» What is asked: Quote only the part that opens with the line containing "Write part 2 of the build123d" and closes with the line containing "a run band's". Keep both of those lines.

» Entries shown:
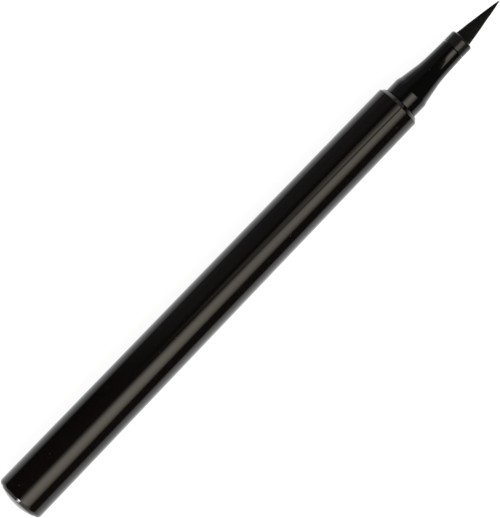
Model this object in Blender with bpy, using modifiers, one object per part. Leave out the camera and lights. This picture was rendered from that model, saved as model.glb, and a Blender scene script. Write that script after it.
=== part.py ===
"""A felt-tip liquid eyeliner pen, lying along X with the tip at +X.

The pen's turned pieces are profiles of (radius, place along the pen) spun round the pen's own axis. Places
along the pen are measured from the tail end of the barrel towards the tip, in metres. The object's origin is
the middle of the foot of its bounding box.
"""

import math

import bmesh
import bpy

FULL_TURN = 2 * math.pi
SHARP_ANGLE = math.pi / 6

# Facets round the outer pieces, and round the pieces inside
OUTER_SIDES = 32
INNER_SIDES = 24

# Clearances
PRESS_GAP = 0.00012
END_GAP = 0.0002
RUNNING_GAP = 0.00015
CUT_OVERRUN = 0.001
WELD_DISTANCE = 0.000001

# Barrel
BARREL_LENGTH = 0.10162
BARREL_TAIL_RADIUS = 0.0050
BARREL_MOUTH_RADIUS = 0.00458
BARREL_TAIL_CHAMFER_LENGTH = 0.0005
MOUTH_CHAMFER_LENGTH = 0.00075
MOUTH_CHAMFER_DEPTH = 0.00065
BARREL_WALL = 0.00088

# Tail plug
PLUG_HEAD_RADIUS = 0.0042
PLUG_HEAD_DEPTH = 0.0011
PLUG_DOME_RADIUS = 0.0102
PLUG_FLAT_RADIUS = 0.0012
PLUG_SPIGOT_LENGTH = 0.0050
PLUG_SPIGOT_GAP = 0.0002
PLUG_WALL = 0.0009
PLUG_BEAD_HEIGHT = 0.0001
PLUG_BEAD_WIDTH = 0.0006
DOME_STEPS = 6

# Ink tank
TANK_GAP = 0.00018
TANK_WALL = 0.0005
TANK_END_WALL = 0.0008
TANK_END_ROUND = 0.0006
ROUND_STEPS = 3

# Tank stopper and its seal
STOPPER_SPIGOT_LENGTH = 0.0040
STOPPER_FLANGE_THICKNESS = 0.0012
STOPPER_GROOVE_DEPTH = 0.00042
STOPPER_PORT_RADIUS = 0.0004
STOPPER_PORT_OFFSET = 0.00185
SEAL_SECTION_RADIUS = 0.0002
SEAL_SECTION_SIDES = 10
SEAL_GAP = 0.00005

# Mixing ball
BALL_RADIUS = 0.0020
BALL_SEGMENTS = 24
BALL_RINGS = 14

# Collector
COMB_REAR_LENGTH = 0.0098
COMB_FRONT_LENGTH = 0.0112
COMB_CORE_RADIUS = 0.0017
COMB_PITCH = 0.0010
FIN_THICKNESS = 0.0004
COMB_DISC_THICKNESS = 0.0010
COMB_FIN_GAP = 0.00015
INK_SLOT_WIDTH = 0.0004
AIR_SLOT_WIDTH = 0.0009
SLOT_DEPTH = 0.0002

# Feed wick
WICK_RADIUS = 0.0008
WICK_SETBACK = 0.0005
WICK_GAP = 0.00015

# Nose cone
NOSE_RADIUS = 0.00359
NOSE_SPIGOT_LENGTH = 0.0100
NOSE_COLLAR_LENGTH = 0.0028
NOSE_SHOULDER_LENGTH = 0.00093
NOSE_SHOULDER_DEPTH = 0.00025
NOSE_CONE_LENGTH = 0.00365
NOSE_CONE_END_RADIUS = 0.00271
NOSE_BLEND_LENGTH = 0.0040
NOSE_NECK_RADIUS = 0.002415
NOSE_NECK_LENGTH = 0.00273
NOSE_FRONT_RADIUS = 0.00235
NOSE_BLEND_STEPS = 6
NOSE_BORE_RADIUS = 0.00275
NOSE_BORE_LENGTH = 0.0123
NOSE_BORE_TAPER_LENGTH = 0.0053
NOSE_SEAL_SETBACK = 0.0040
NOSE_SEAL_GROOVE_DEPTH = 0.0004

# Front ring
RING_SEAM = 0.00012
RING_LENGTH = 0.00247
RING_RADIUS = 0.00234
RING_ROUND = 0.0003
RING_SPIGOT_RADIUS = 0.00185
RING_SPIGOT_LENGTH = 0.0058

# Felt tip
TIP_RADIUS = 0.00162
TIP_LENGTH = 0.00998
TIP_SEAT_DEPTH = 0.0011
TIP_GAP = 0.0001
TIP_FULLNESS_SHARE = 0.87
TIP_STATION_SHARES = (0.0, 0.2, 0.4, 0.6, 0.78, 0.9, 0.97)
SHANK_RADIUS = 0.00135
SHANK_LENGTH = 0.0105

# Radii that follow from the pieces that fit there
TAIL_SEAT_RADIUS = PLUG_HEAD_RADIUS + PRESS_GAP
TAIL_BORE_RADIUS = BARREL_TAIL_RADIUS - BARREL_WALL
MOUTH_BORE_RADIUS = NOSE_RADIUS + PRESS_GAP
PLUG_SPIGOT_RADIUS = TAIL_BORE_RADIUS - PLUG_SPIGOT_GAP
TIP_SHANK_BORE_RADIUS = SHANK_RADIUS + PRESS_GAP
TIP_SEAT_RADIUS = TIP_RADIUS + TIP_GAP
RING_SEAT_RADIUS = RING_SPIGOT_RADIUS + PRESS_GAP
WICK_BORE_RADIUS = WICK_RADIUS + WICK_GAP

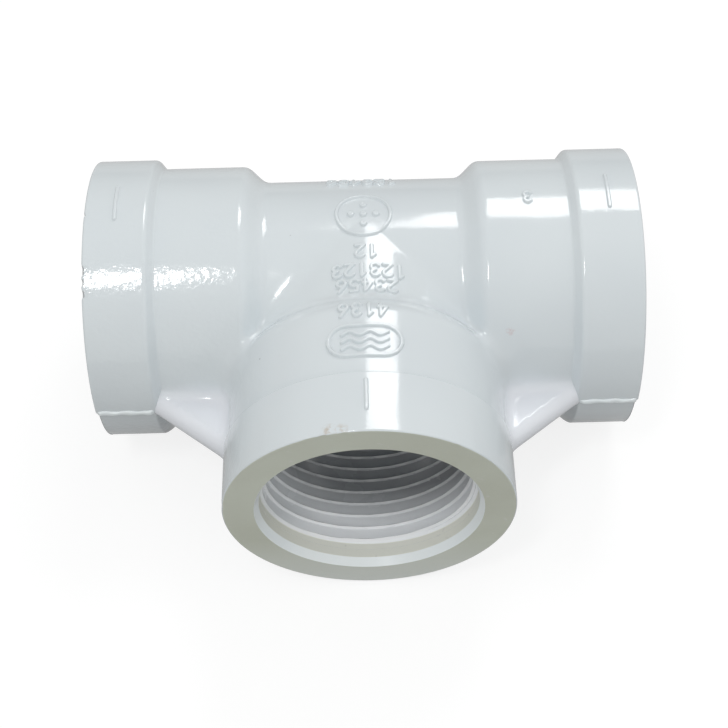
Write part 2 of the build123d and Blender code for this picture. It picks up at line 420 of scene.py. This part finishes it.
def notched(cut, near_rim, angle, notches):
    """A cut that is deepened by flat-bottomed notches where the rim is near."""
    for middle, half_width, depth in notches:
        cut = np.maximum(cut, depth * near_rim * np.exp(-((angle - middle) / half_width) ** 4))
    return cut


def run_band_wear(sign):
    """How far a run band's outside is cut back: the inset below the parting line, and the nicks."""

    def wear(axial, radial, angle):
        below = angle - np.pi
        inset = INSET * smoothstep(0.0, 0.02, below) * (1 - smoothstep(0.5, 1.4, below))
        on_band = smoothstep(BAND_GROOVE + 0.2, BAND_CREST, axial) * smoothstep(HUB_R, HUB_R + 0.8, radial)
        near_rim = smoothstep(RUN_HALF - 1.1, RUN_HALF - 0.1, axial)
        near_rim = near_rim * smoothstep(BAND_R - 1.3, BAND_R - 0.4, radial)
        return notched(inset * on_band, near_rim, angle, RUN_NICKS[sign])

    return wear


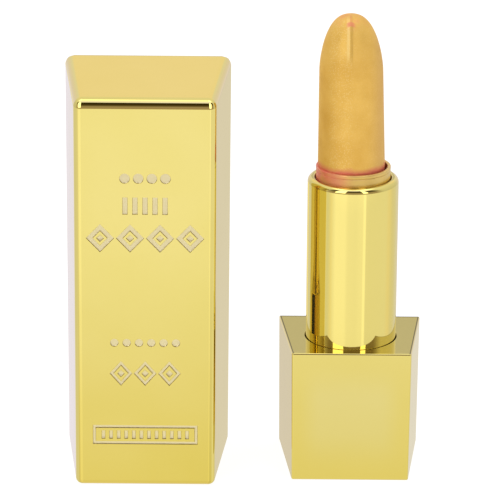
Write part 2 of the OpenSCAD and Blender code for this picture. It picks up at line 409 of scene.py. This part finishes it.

» Response to this exercise:
Write part 2 of the build123d and Blender code for this picture. It picks up at line 420 of scene.py. This part finishes it.
def notched(cut, near_rim, angle, notches):
    """A cut that is deepened by flat-bottomed notches where the rim is near."""
    for middle, half_width, depth in notches:
        cut = np.maximum(cut, depth * near_rim * np.exp(-((angle - middle) / half_width) ** 4))
    return cut


def run_band_wear(sign):
    """How far a run band's outside is cut back: the inset below the parting line, and the nicks."""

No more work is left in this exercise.